Great topic @peter17
The idea of focus is to help us understand what the training effect of a ride was. If you ride for 2 hours and then add some sprints in, what is the overall training stimulus of the ride? It can’t be pure endurance - you put strain on your peak energy system. Alternatively, it can’t only be sprinting, as that would exclude the endurance work that preceded the sprints. Therefore, the overall stimulus must be somewhere between, right? Focus tell us this.
However, Focus is only half of the equation - this is where specificity comes into play. The ride you mentioned above may have had a 6 min focus, but the specificity was so low, that the ride could still be considered mostly an endurance ride.
It’s a bit of an abstract concept/chart, but hopefully you can follow along. If we plot focus & specificity on a polar chart, where focus is the angle & specificity is the radius, we end up with something similar to this chart I’ve graphed below (NOTE: this is not exact/to scale, but simply for illustrative purposes).

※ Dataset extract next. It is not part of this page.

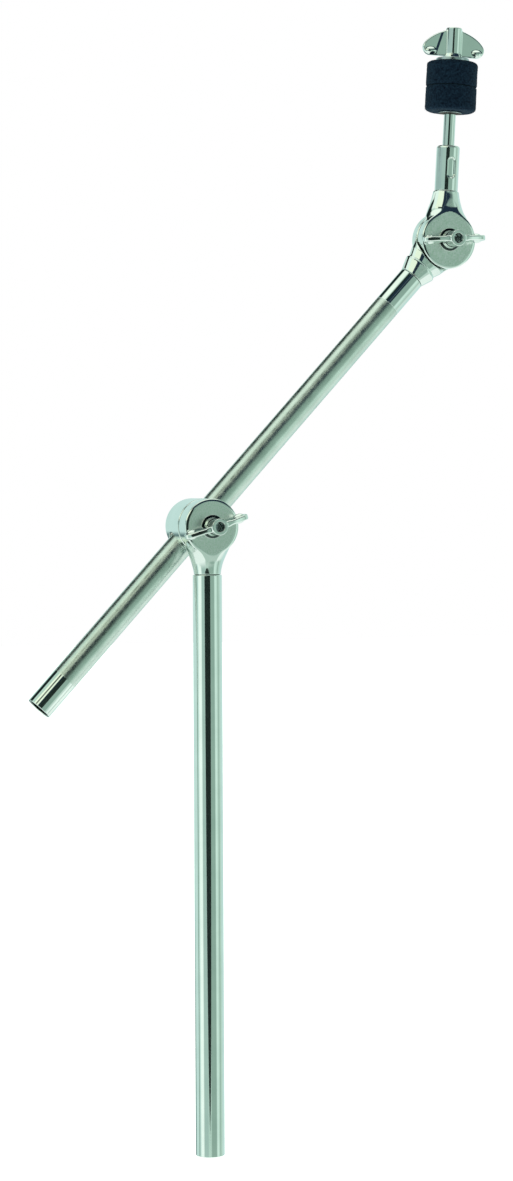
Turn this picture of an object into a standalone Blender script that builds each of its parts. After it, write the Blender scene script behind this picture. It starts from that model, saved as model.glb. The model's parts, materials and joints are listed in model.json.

Anything in the blackish/grey area could generally be considered an endurance ride, since the vast majority of XSS of that activity will be LOW XSS. However, as you add more HIGH XSS throughout your ride, the specificity gradually increases (moving you closer towards the outer edge of the chart). This results in a ‘mixed’ specificity. Continuing to add even more High XSS will push the specificity even higher (towards the edge of the chart) into the PURE specificity rating, meaning that ride/activity was very SPECIFIC towards the focus duration you were training.
As an example, I’ve plotted where your example might fall on this chart (big yellow dot). Note that the angle/positioning of the dot still aligns with 6:00 Focus Duration, but the specificity would be so low that the ride could still be generally considered an ‘endurance’ activity (not a HIIT workout that develops 6:00 power). I created the chart mostly to help illustrate the example and further the discussion. Hope it makes a bit of sense!